__PROBLEM REQUIREMENTS__
Return the full listing exactly as it is written.

━━━ STORED DATA ━━━

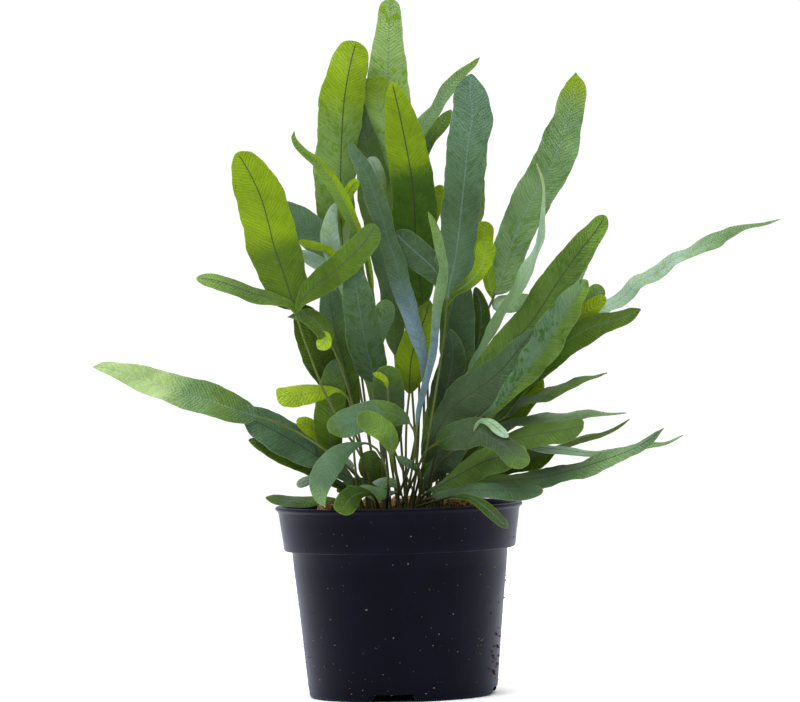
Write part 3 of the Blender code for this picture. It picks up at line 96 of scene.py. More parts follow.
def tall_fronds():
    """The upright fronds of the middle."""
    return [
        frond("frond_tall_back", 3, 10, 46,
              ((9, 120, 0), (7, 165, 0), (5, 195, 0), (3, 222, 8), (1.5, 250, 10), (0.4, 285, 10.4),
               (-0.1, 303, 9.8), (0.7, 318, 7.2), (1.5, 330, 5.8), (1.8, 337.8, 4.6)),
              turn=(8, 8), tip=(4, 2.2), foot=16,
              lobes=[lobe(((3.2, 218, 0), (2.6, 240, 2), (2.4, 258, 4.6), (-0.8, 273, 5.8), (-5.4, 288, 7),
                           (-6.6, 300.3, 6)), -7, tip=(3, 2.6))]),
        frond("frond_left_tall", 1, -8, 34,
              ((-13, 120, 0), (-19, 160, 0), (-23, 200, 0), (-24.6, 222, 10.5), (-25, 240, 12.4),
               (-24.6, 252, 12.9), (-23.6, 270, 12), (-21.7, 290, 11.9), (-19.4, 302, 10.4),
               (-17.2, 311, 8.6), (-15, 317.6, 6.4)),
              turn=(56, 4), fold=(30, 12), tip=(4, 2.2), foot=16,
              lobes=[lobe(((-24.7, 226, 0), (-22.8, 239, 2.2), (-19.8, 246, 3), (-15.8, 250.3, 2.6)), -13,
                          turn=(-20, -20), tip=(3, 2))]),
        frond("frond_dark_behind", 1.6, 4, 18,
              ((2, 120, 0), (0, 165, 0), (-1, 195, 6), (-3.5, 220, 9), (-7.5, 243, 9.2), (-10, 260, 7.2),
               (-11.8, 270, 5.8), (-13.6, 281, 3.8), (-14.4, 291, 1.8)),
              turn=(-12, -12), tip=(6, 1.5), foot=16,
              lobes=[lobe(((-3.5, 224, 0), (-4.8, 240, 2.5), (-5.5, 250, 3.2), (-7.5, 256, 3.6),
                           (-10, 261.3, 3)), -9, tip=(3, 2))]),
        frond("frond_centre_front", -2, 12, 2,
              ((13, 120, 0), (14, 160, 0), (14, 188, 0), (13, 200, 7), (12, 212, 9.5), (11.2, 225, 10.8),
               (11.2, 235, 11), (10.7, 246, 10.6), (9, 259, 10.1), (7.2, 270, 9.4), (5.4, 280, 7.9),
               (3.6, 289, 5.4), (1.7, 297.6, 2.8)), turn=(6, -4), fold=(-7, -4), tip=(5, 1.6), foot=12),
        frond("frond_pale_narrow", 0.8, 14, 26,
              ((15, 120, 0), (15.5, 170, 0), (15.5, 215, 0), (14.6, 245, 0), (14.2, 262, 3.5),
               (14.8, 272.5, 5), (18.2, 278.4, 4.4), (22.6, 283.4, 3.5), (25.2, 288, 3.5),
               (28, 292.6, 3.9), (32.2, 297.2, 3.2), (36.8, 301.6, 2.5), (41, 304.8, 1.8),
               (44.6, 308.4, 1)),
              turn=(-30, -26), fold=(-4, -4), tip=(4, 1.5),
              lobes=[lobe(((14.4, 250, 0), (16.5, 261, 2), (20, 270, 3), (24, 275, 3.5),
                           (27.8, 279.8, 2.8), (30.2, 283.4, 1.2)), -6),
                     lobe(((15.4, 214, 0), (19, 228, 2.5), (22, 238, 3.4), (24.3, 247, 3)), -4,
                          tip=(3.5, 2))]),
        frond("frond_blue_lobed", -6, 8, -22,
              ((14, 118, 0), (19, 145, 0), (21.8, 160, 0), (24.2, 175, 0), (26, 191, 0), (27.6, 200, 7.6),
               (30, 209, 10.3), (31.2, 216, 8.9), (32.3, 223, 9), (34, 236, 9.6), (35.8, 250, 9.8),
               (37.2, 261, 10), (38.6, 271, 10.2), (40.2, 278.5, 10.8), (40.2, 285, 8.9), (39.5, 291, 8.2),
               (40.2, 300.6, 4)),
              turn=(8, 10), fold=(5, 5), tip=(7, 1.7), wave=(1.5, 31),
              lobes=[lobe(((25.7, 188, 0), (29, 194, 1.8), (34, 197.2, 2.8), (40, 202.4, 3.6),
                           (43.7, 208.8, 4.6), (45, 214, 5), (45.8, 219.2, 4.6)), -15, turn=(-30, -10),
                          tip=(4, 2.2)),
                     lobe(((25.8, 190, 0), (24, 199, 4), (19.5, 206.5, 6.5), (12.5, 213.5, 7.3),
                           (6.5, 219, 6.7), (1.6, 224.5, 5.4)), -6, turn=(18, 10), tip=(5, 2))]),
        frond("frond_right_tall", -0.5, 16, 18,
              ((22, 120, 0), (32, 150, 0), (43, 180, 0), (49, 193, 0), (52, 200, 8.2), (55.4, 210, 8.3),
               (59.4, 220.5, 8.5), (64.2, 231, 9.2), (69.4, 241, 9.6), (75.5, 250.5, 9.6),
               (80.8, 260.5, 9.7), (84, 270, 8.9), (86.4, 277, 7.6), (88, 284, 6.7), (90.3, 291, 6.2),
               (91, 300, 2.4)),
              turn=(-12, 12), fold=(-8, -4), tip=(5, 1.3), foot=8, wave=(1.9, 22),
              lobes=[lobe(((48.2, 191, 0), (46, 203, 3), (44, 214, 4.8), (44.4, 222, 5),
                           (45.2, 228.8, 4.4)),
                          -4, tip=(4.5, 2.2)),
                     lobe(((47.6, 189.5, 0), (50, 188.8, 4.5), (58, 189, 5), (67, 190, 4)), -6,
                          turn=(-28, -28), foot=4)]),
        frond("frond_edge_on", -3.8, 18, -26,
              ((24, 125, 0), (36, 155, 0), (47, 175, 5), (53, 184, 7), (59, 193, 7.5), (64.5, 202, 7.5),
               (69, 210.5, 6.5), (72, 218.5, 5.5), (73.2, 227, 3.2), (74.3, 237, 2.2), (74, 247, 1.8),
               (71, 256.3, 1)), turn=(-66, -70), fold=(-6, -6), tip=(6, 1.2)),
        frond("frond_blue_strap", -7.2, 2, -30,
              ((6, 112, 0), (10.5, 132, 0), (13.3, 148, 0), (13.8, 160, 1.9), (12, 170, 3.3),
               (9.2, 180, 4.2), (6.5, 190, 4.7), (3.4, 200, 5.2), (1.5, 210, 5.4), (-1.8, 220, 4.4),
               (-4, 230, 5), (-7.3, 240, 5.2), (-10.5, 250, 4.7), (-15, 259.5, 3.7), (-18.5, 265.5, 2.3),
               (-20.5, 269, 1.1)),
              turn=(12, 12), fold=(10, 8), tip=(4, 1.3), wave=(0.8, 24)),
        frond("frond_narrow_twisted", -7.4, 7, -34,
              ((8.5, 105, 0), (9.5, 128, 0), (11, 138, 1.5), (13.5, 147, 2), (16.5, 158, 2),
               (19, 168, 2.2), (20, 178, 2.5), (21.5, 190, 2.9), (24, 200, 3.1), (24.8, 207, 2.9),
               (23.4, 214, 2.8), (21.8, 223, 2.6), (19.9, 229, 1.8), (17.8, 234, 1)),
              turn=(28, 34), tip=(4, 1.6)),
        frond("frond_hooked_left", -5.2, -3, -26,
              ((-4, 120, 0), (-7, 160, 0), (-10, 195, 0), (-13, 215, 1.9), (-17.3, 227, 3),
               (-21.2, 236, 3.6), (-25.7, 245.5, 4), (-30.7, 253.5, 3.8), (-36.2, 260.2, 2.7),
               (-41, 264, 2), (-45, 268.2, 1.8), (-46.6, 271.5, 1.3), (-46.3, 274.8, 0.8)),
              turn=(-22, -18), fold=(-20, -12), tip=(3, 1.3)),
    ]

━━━

__SOLUTION FOR THIS TASK__
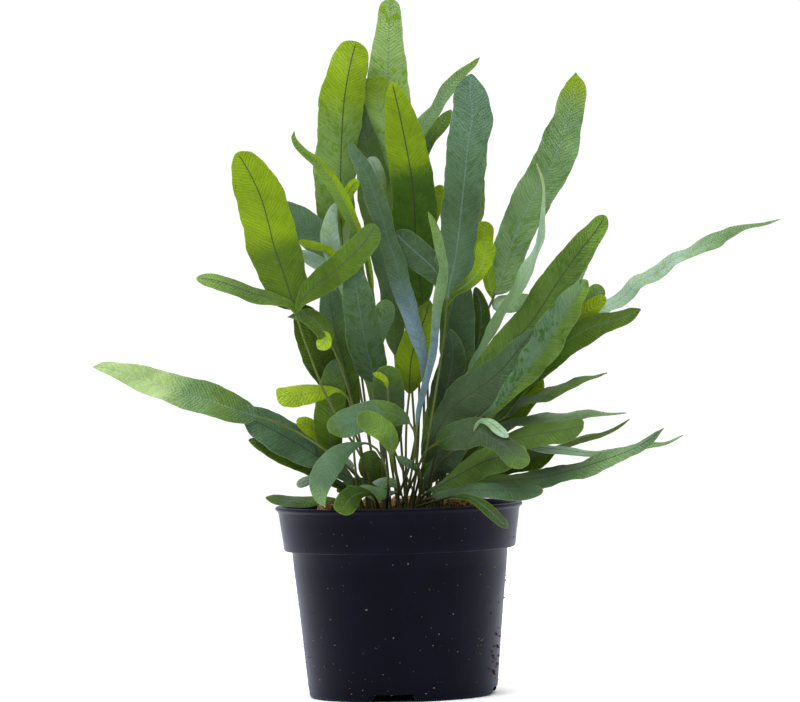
Write part 3 of the Blender code for this picture. It picks up at line 96 of scene.py. More parts follow.
def tall_fronds():
    """The upright fronds of the middle."""
    return [
        frond("frond_tall_back", 3, 10, 46,
              ((9, 120, 0), (7, 165, 0), (5, 195, 0), (3, 222, 8), (1.5, 250, 10), (0.4, 285, 10.4),
               (-0.1, 303, 9.8), (0.7, 318, 7.2), (1.5, 330, 5.8), (1.8, 337.8, 4.6)),
              turn=(8, 8), tip=(4, 2.2), foot=16,
              lobes=[lobe(((3.2, 218, 0), (2.6, 240, 2), (2.4, 258, 4.6), (-0.8, 273, 5.8), (-5.4, 288, 7),
                           (-6.6, 300.3, 6)), -7, tip=(3, 2.6))]),
        frond("frond_left_tall", 1, -8, 34,
              ((-13, 120, 0), (-19, 160, 0), (-23, 200, 0), (-24.6, 222, 10.5), (-25, 240, 12.4),
               (-24.6, 252, 12.9), (-23.6, 270, 12), (-21.7, 290, 11.9), (-19.4, 302, 10.4),
               (-17.2, 311, 8.6), (-15, 317.6, 6.4)),
              turn=(56, 4), fold=(30, 12), tip=(4, 2.2), foot=16,
              lobes=[lobe(((-24.7, 226, 0), (-22.8, 239, 2.2), (-19.8, 246, 3), (-15.8, 250.3, 2.6)), -13,
                          turn=(-20, -20), tip=(3, 2))]),
        frond("frond_dark_behind", 1.6, 4, 18,
              ((2, 120, 0), (0, 165, 0), (-1, 195, 6), (-3.5, 220, 9), (-7.5, 243, 9.2), (-10, 260, 7.2),
               (-11.8, 270, 5.8), (-13.6, 281, 3.8), (-14.4, 291, 1.8)),
              turn=(-12, -12), tip=(6, 1.5), foot=16,
              lobes=[lobe(((-3.5, 224, 0), (-4.8, 240, 2.5), (-5.5, 250, 3.2), (-7.5, 256, 3.6),
                           (-10, 261.3, 3)), -9, tip=(3, 2))]),
        frond("frond_centre_front", -2, 12, 2,
              ((13, 120, 0), (14, 160, 0), (14, 188, 0), (13, 200, 7), (12, 212, 9.5), (11.2, 225, 10.8),
               (11.2, 235, 11), (10.7, 246, 10.6), (9, 259, 10.1), (7.2, 270, 9.4), (5.4, 280, 7.9),
               (3.6, 289, 5.4), (1.7, 297.6, 2.8)), turn=(6, -4), fold=(-7, -4), tip=(5, 1.6), foot=12),
        frond("frond_pale_narrow", 0.8, 14, 26,
              ((15, 120, 0), (15.5, 170, 0), (15.5, 215, 0), (14.6, 245, 0), (14.2, 262, 3.5),
               (14.8, 272.5, 5), (18.2, 278.4, 4.4), (22.6, 283.4, 3.5), (25.2, 288, 3.5),
               (28, 292.6, 3.9), (32.2, 297.2, 3.2), (36.8, 301.6, 2.5), (41, 304.8, 1.8),
               (44.6, 308.4, 1)),
              turn=(-30, -26), fold=(-4, -4), tip=(4, 1.5),
              lobes=[lobe(((14.4, 250, 0), (16.5, 261, 2), (20, 270, 3), (24, 275, 3.5),
                           (27.8, 279.8, 2.8), (30.2, 283.4, 1.2)), -6),
                     lobe(((15.4, 214, 0), (19, 228, 2.5), (22, 238, 3.4), (24.3, 247, 3)), -4,
                          tip=(3.5, 2))]),
        frond("frond_blue_lobed", -6, 8, -22,
              ((14, 118, 0), (19, 145, 0), (21.8, 160, 0), (24.2, 175, 0), (26, 191, 0), (27.6, 200, 7.6),
               (30, 209, 10.3), (31.2, 216, 8.9), (32.3, 223, 9), (34, 236, 9.6), (35.8, 250, 9.8),
               (37.2, 261, 10), (38.6, 271, 10.2), (40.2, 278.5, 10.8), (40.2, 285, 8.9), (39.5, 291, 8.2),
               (40.2, 300.6, 4)),
              turn=(8, 10), fold=(5, 5), tip=(7, 1.7), wave=(1.5, 31),
              lobes=[lobe(((25.7, 188, 0), (29, 194, 1.8), (34, 197.2, 2.8), (40, 202.4, 3.6),
                           (43.7, 208.8, 4.6), (45, 214, 5), (45.8, 219.2, 4.6)), -15, turn=(-30, -10),
                          tip=(4, 2.2)),
                     lobe(((25.8, 190, 0), (24, 199, 4), (19.5, 206.5, 6.5), (12.5, 213.5, 7.3),
                           (6.5, 219, 6.7), (1.6, 224.5, 5.4)), -6, turn=(18, 10), tip=(5, 2))]),
        frond("frond_right_tall", -0.5, 16, 18,
              ((22, 120, 0), (32, 150, 0), (43, 180, 0), (49, 193, 0), (52, 200, 8.2), (55.4, 210, 8.3),
               (59.4, 220.5, 8.5), (64.2, 231, 9.2), (69.4, 241, 9.6), (75.5, 250.5, 9.6),
               (80.8, 260.5, 9.7), (84, 270, 8.9), (86.4, 277, 7.6), (88, 284, 6.7), (90.3, 291, 6.2),
               (91, 300, 2.4)),
              turn=(-12, 12), fold=(-8, -4), tip=(5, 1.3), foot=8, wave=(1.9, 22),
              lobes=[lobe(((48.2, 191, 0), (46, 203, 3), (44, 214, 4.8), (44.4, 222, 5),
                           (45.2, 228.8, 4.4)),
                          -4, tip=(4.5, 2.2)),
                     lobe(((47.6, 189.5, 0), (50, 188.8, 4.5), (58, 189, 5), (67, 190, 4)), -6,
                          turn=(-28, -28), foot=4)]),
        frond("frond_edge_on", -3.8, 18, -26,
              ((24, 125, 0), (36, 155, 0), (47, 175, 5), (53, 184, 7), (59, 193, 7.5), (64.5, 202, 7.5),
               (69, 210.5, 6.5), (72, 218.5, 5.5), (73.2, 227, 3.2), (74.3, 237, 2.2), (74, 247, 1.8),
               (71, 256.3, 1)), turn=(-66, -70), fold=(-6, -6), tip=(6, 1.2)),
        frond("frond_blue_strap", -7.2, 2, -30,
              ((6, 112, 0), (10.5, 132, 0), (13.3, 148, 0), (13.8, 160, 1.9), (12, 170, 3.3),
               (9.2, 180, 4.2), (6.5, 190, 4.7), (3.4, 200, 5.2), (1.5, 210, 5.4), (-1.8, 220, 4.4),
               (-4, 230, 5), (-7.3, 240, 5.2), (-10.5, 250, 4.7), (-15, 259.5, 3.7), (-18.5, 265.5, 2.3),
               (-20.5, 269, 1.1)),
              turn=(12, 12), fold=(10, 8), tip=(4, 1.3), wave=(0.8, 24)),
        frond("frond_narrow_twisted", -7.4, 7, -34,
              ((8.5, 105, 0), (9.5, 128, 0), (11, 138, 1.5), (13.5, 147, 2), (16.5, 158, 2),
               (19, 168, 2.2), (20, 178, 2.5), (21.5, 190, 2.9), (24, 200, 3.1), (24.8, 207, 2.9),
               (23.4, 214, 2.8), (21.8, 223, 2.6), (19.9, 229, 1.8), (17.8, 234, 1)),
              turn=(28, 34), tip=(4, 1.6)),
        frond("frond_hooked_left", -5.2, -3, -26,
              ((-4, 120, 0), (-7, 160, 0), (-10, 195, 0), (-13, 215, 1.9), (-17.3, 227, 3),
               (-21.2, 236, 3.6), (-25.7, 245.5, 4), (-30.7, 253.5, 3.8), (-36.2, 260.2, 2.7),
               (-41, 264, 2), (-45, 268.2, 1.8), (-46.6, 271.5, 1.3), (-46.3, 274.8, 0.8)),
              turn=(-22, -18), fold=(-20, -12), tip=(3, 1.3)),
    ]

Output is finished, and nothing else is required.